Three Years Later: The Space Where He Was
It’s hard to believe three years have passed since I last held his hand. The passage of time is really something.
Knowing his future is secure in the Christ he loved and served brings me so much peace and joy. Feeling the loss of him here is a constant state of being; there isn't a reprieve. We miss him every day.
Both/and.
An early draft of this found its way to paper almost three years ago. It holds true today.
It’s quiet now, the space where he was.
His hands aren’t where they should be. We can’t hold them anymore.
We reach for him in this familiar place where he belonged but come up empty. It’s foreign now; he isn’t there.
He had gentle, sturdy hands. Hands that would drop everything to help, comfort, pray, worship, hold, hug, and fix.
Trying to hold on to this place is like holding a fistful of oil.
We rejoice and grieve as those with great hope.
But we do grieve.
As one does.
As we must.
Tiny, insignificant moments bubble up to soothe and strike with uncanny precision, and somehow, we never see them coming.
Soothe or strike.
Rejoice and mourn, laugh or weep.
Whisper, roar. Flutter, flail.
It’s all both/and.
Ever present, the space where he was remains. It’s unmistakable, still, and very, very quiet.
So quiet a day can almost feel like just a day.
A song is just a song; a book is just a book.
So quiet we can almost forget the enormity of it all.
Until.
We brush up against the curves and corners of all the space he used to fill, and suddenly, sweepingly, startlingly, everything isn’t just anything anymore. It’s all a very great something, pouring out from the space where he was.
Flooding all around and in and through us.
Razor sharp and whisper soft. How can a non-thing, this space where he was, slice and heal so effortlessly?
Even as it cuts, we try to hold tight to the shape of him. But we are destined to fail. You can’t fasten the edges of a fluid thing.
Nowhere and everywhere.
Both/and.
The silence is deafening tonight.
His hands aren’t where they should be. We can’t hold them anymore.
The space where he was, it’s quiet now.
For my dad, James L. Barnett. He loved Jesus.
Preserve me, O God, for in you I take refuge.
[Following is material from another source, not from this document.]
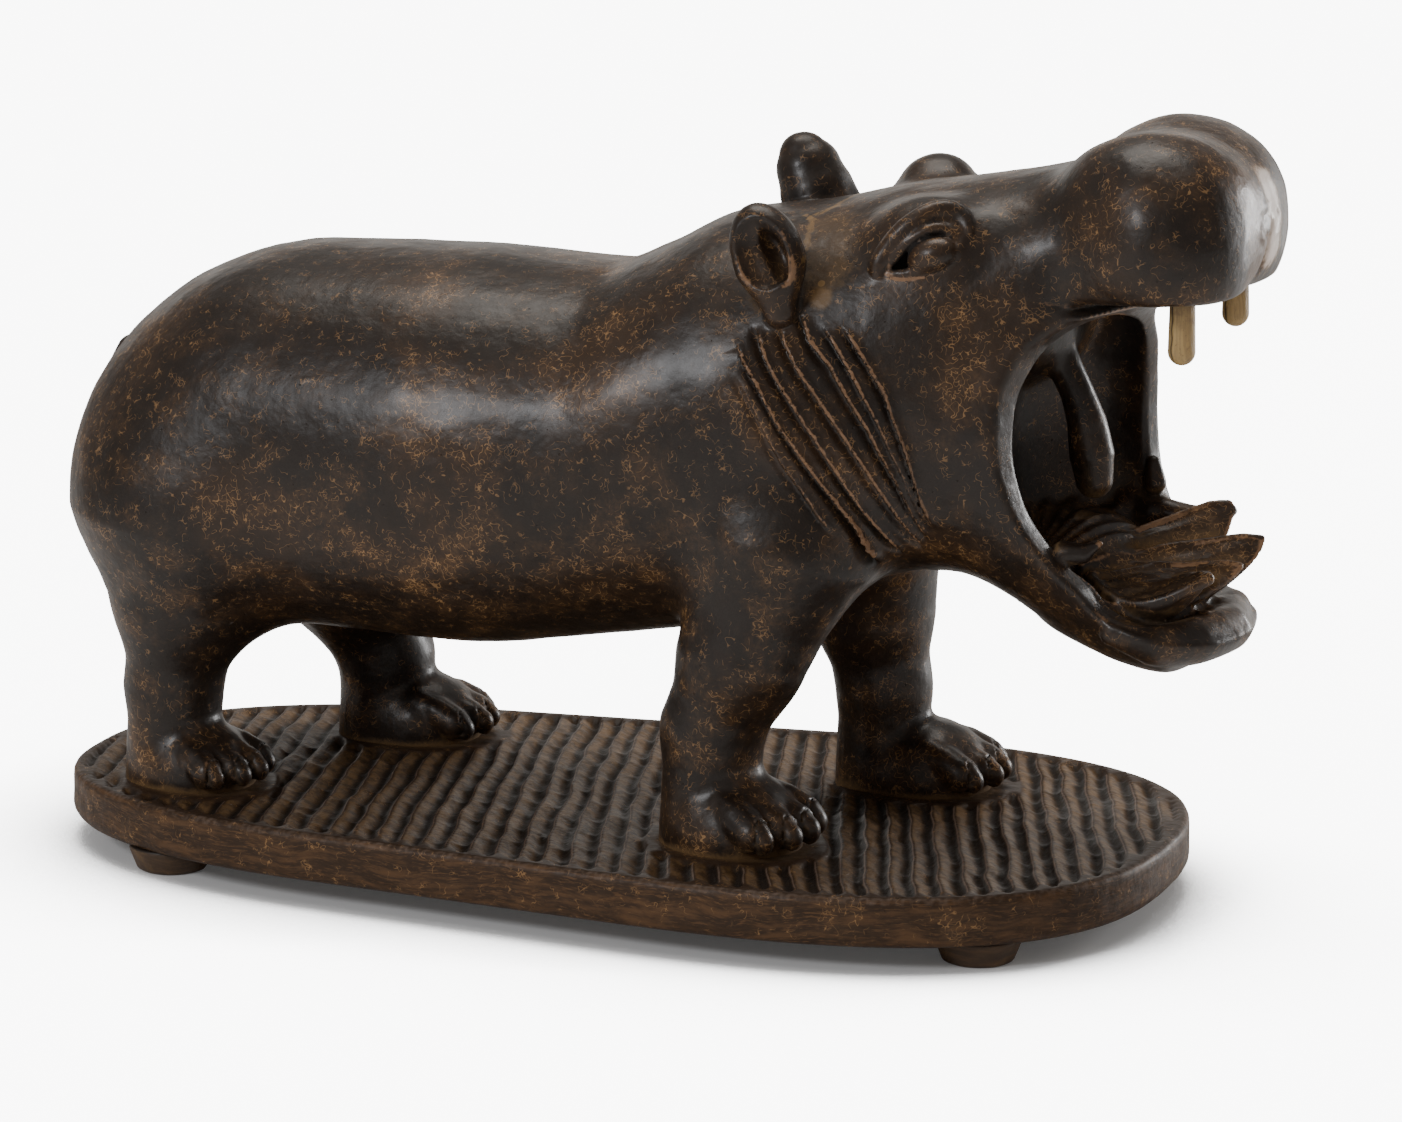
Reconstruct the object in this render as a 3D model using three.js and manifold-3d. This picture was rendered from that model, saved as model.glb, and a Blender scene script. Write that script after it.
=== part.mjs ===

I say to the Lord, “You are my Lord;
I have no good apart from you.”
As for the saints in the land, they are the excellent ones,
in whom is all my delight.
The sorrows of those who run after another god shall multiply;
their drink offerings of blood I will not pour out
or take their names on my lips.
The Lord is my chosen portion and my cup;
you hold my lot.
The lines have fallen for me in pleasant places;
indeed, I have a beautiful inheritance.
I bless the Lord who gives me counsel;
in the night also my heart instructs me.
I have set the Lord always before me;
because he is at my right hand, I shall not be shaken.
Therefore my heart is glad, and my whole being rejoices;
my flesh also dwells secure.
For you will not abandon my soul to Sheol,
or let your holy one see corruption.
You make known to me the path of life;
in your presence there is fullness of joy;
at your right hand are pleasures forevermore.